WHAT YOU ARE ASKED TO DO: Every line in the data below from the one containing "of clear glass" down to the one containing "if empty is", both included, must be retyped exactly; no other line is to appear.

SOURCE MATERIAL:
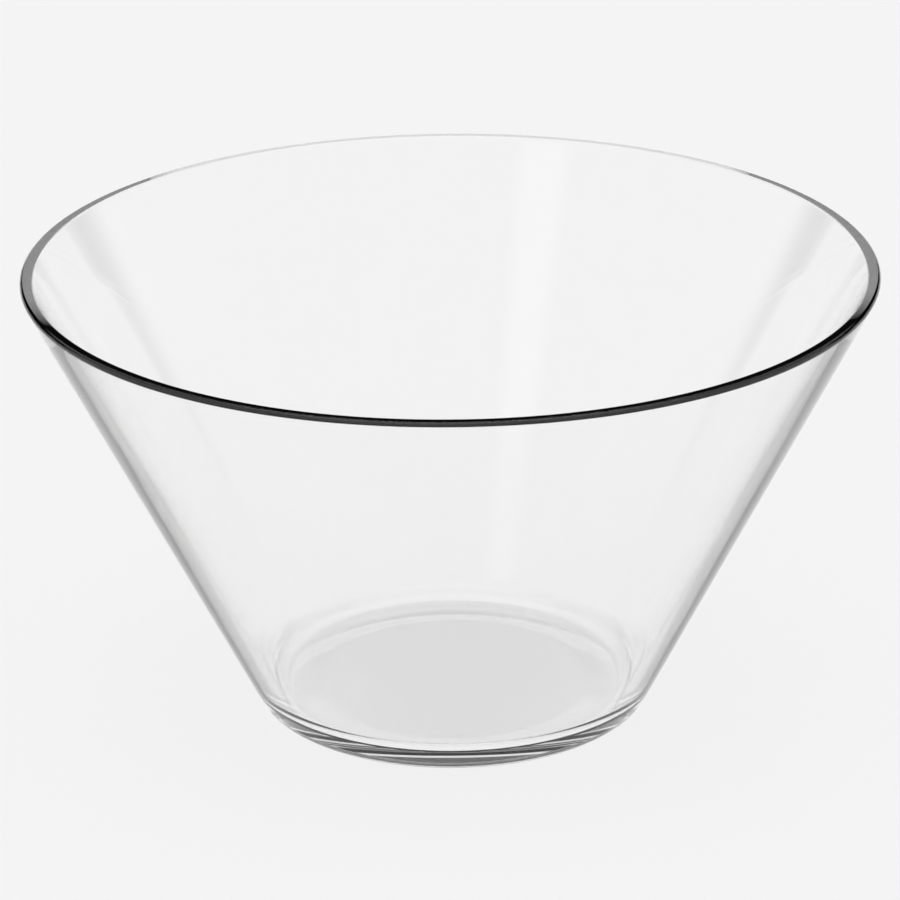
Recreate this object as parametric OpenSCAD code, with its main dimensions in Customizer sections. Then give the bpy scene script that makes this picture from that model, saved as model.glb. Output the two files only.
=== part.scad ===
// Clear pressed-glass serving bowl: one revolved wall of glass with a flat
// fire-softened rim, straight flared sides, a rolled heel and a recessed
// underside. Millimetres. +Z is up, and the origin is the middle of the
// standing ring.

/* [Bowl] */
// Outer diameter across the rim
rim_d = 280; // [240:1:320]
// Height from the table to the top of the rim
bowl_h = 152; // [120:1:180]

/* [Wall] */
// Thickness of the wall at the rim, square to the wall
wall_rim_t = 4.1; // [3.2:0.1:5.5]
// Thickness of the wall low down, where it meets the heel
wall_foot_t = 6.5; // [4.5:0.1:8]
// Radius of the two softened edges of the rim, with a flat between them
edge_r = 1.2; // [0.5:0.1:1.5]

/* [Foot] */
// Outer diameter of the flat ring that the bowl stands on
foot_d = 117.2; // [100:0.2:140]
// Width of that ring, from the heel in to the recess
ring_w = 5; // [3:0.5:12]
// Radius of the rolled heel between the ring and the wall
heel_r = 8.4; // [4:0.1:12]
// Depth of the recess under the floor
recess_h = 0.4; // [0.2:0.1:2]
// Width of the slope at the edge of the recess
recess_slope_w = 8; // [0.5:0.5:12]

/* [Floor] */
// Thickness of the floor, from the table to its upper face
floor_t = 8.4; // [6:0.1:10]
// Radius of the sweep from the floor up into the wall
floor_fillet_r = 10; // [4:0.5:16]

/* [Hidden] */

// How far a cut reaches past the face that it starts from
overrun = 1;
$fn = 180;

foot_r = foot_d / 2;
recess_r = foot_r - ring_w;

// Centres of the round on the rim's outer edge and of the heel
outer_edge_c = [rim_d / 2 - edge_r, bowl_h - edge_r];
heel_c = [foot_r, heel_r];

// The outer wall is the line that touches both rounds on their outer side.
// Angles are taken from the vertical.
span = outer_edge_c - heel_c;
outer_angle = atan2(span[0], span[1]) - asin((heel_r - edge_r) / norm(span));
wall_length = sqrt(pow(norm(span), 2) - pow(heel_r - edge_r, 2));

// The inner wall leans a little more, so that the glass thickens downwards
inner_angle = outer_angle + atan2(wall_foot_t - wall_rim_t, wall_length);

// Unit vector square to a wall that leans by angle a, pointing outwards
function outwards(a) = [cos(a), -sin(a)];

wall_top = outer_edge_c + edge_r * outwards(outer_angle);
wall_bottom = heel_c + heel_r * outwards(outer_angle);
inner_wall_top = wall_top - wall_rim_t * outwards(outer_angle);

// Distance of the inner wall's line from the axis at height z
function inner_wall_x(z) = inner_wall_top[0] + (z - inner_wall_top[1]) * tan(inner_angle);

// Centre of the round on the rim's inner edge, which lies in the glass
inner_edge_x = inner_wall_x(outer_edge_c[1]) + edge_r / cos(inner_angle);
inner_edge_c = [inner_edge_x, outer_edge_c[1]];
inner_edge_end = inner_edge_c - edge_r * outwards(inner_angle);

// Centre of the floor's sweep: one radius above the floor, one in from the wall
sweep_z = floor_t + floor_fillet_r;
sweep_x = inner_wall_x(sweep_z) - floor_fillet_r / cos(inner_angle);
sweep_c = [sweep_x, sweep_z];
sweep_end = sweep_c + floor_fillet_r * outwards(inner_angle);

// A full round of the profile: its centre and its radius
module round_at(centre, radius) {
    translate(centre) circle(r = radius);
}

// Half the section of the bowl if it were solid: foot, rolled heel, outer wall
// and rim
module outer_section() {
    polygon([
        [0, 0],
        [foot_r, 0],
        wall_bottom,
        wall_top,
        [outer_edge_c[0], bowl_h],
        [0, bowl_h],
    ]);
    round_at(heel_c, heel_r);
    round_at(outer_edge_c, edge_r);
}

// Half the section of the hollow: flat floor, sweep and inner wall, open above
// the rim's inner edge
module hollow_section() {
    polygon([
        [0, floor_t],
        [sweep_x, floor_t],
        sweep_end,
        inner_edge_end,
        inner_edge_c,
        [inner_edge_x, bowl_h + overrun],
        [0, bowl_h + overrun],
    ]);
    round_at(sweep_c, floor_fillet_r);
}

// What is taken out under the floor, so that only the ring touches the table
module recess_section() {
    polygon([
        [0, -overrun],
        [recess_r, -overrun],
        [recess_r, 0],
        [recess_r - recess_slope_w, recess_h],
        [0, recess_h],
    ]);
}

// Half the section of the glass, with the rim's inner edge filled back round
module glass_section() {
    difference() {
        outer_section();
        hollow_section();
        recess_section();
    }
    round_at(inner_edge_c, edge_r);
}

// The bowl, one piece of clear glass
module bowl() {
    color([0.9, 0.93, 0.92, 0.35])
        rotate_extrude()
            glass_section();
}

bowl();
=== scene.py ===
# %% [markdown]
# # A clear glass serving bowl
# The real bowl is one piece of pressed soda-lime glass: a flat floor, a sweep up into straight
# flared sides, a flat rim with edges softened in the fire, and a rolled heel. Clear glass has
# almost no colour of its own. What the eye reads is how its curves bend and mirror the room, so
# this script spends its effort on an exact section, on clean normals and on a plain studio with
# one dark card, which draws the edges of the glass.

# %% Load the frame
import math
import bmesh
import bpy
from mathutils import Matrix, Vector


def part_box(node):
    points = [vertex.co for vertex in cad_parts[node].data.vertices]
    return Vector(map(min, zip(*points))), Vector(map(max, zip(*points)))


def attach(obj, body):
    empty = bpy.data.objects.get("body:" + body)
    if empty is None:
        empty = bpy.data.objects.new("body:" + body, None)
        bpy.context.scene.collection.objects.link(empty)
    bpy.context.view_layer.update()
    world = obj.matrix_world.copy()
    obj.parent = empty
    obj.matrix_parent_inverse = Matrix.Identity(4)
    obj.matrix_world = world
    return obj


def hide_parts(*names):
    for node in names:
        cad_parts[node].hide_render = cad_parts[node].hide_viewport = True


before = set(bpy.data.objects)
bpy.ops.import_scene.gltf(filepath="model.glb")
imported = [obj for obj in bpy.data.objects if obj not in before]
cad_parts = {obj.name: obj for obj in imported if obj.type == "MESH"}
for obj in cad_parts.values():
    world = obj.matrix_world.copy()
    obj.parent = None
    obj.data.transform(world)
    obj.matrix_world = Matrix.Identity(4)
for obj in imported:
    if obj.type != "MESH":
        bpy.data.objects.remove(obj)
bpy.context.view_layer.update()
bowl_low, bowl_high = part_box("bowl")
MM = 0.001
print("bowl", [round(side / MM, 1) for side in bowl_high - bowl_low], "mm")


# %% [markdown]
# ## Small helpers
# Colours are written the way a designer picks them, as sRGB hex, and turned linear once. Each
# material is built with one helper that adds a node, sets its sockets and links it.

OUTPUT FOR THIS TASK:
// The bowl, one piece of clear glass
module bowl() {
    color([0.9, 0.93, 0.92, 0.35])
        rotate_extrude()
            glass_section();
}

bowl();
=== scene.py ===
# %% [markdown]
# # A clear glass serving bowl
# The real bowl is one piece of pressed soda-lime glass: a flat floor, a sweep up into straight
# flared sides, a flat rim with edges softened in the fire, and a rolled heel. Clear glass has
# almost no colour of its own. What the eye reads is how its curves bend and mirror the room, so
# this script spends its effort on an exact section, on clean normals and on a plain studio with
# one dark card, which draws the edges of the glass.

# %% Load the frame
import math
import bmesh
import bpy
from mathutils import Matrix, Vector


def part_box(node):
    points = [vertex.co for vertex in cad_parts[node].data.vertices]
    return Vector(map(min, zip(*points))), Vector(map(max, zip(*points)))


def attach(obj, body):
    empty = bpy.data.objects.get("body:" + body)
    if empty is None:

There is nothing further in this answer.